Le recours à un dispositif de géolocalisation du véhicule de fonction d’un salarié itinérant afin de contrôler la durée de travail n’est licite que si ce dernier ne dispose pas d’une liberté d’organisation de son travail et si l’employeur n’a pas d’autre moyen d’effectuer ce contrôle. Ainsi, le recours à la géolocalisation n’est pas légitime si l’employeur peut contrôler le temps de travail à partir des fiches de chantier que le salarié est tenu d’établir et rendant compte de son activité et de l’amplitude horaire travaillée ou en exploitant les renseignements laissés par l’intéressé sur le programme informatique auquel il est tenu de se connecter quotidiennement afin de rédiger ses rapports de visite, passer les commandes et gérer et préparer ses tournées.

Si cette pratique séduit de plus en plus d’employeurs, la CNIL et la Cour de cassation ne manquent pas de rappeler régulièrement qu’une telle pratique doit être encadrée.

Une position établie et confirmée de la jurisprudence

A la suite d’un contrôle, la Cnil a mis en demeure une entreprise de cesser de traiter les données de géolocalisation des véhicules de fonction de ses techniciens itinérants pour contrôler leur temps de travail.

En effet, dans sa délibération du 4 juin 2015, la Cnil listait les finalités susceptibles de justifier un traitement par l’entreprise des données issues de dispositifs de géolocalisation des véhicules utilisés par les salariés, dans le respect des dispositions du Code du travail et de la loi Informatique et libertés.

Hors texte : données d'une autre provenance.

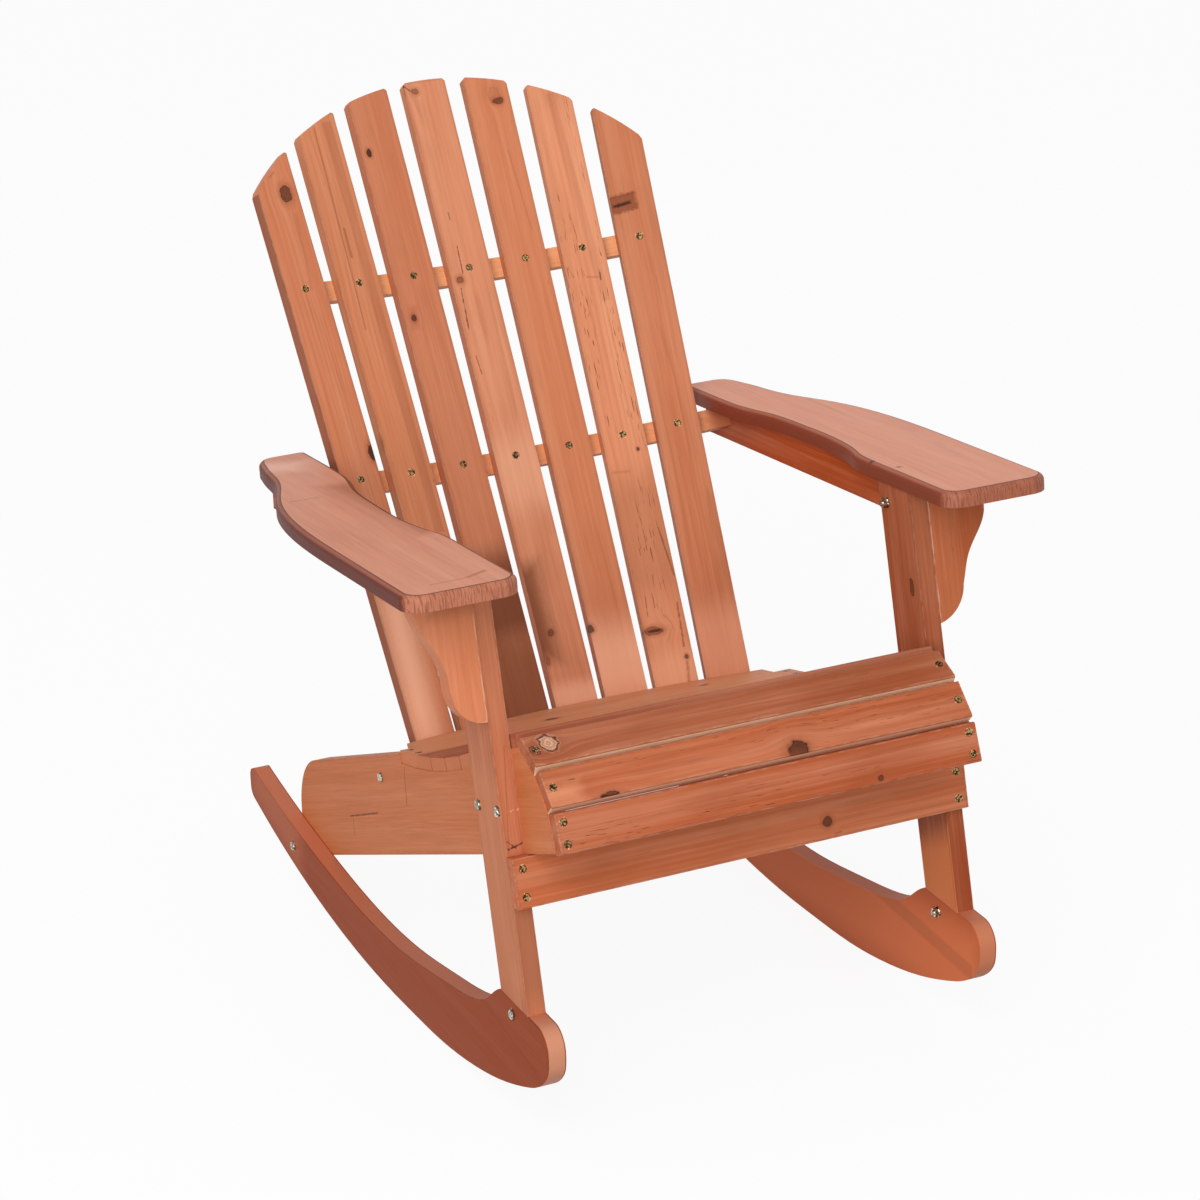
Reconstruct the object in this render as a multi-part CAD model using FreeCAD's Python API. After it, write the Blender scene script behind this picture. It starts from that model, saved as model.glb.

Notamment, si un tel traitement peut servir à assurer le suivi et la facturation de prestations auprès d’un client, il ne peut avoir pour objet de contrôler le temps de travail des salariés que s’il s’agit d’une finalité accessoire et si ce suivi ne peut pas être réalisé par un autre moyen.

En application de ces règles, la Cnil constatait que le suivi du temps de travail des salariés dans l’entreprise en question pouvait être assuré au moyen de déclarations, de sorte que le traitement des données de géolocalisation effectué par l’employeur présentait un caractère excessif.

Saisi d’un recours contre cette décision, le Conseil d’Etat valide la motivation de la Cnil après avoir constaté que cette décision n’interdisait pas à l’employeur de continuer à traiter ces données pour la facturation des clients. La Haute Juridiction administrative précise que, même s’il est moins efficace que la géolocalisation, l’existence d’un autre moyen de contrôle du temps de travail interdisait le traitement par cette entreprise de données de géolocalisation à cette fin.

Les limites à ce système

Tout d’abord, il s’agit d’un dispositif couteux. En outre, il faut également faire attention à ne pas franchir le pas de trop vers la vie personnelle. En effet, aujourd’hui, il semble complexe d’appréhender la frontière entre exécution du contrat de travail, l’état de subordination du collaborateur et sa vie privée.

L’employeur doit donc garder en mémoire toutes ces règles encadrant le recours à de tels procédés (affichages, proportionnalité, etc.) pour ne pas risquer de voir invalider une éventuelle sanction disciplinaire.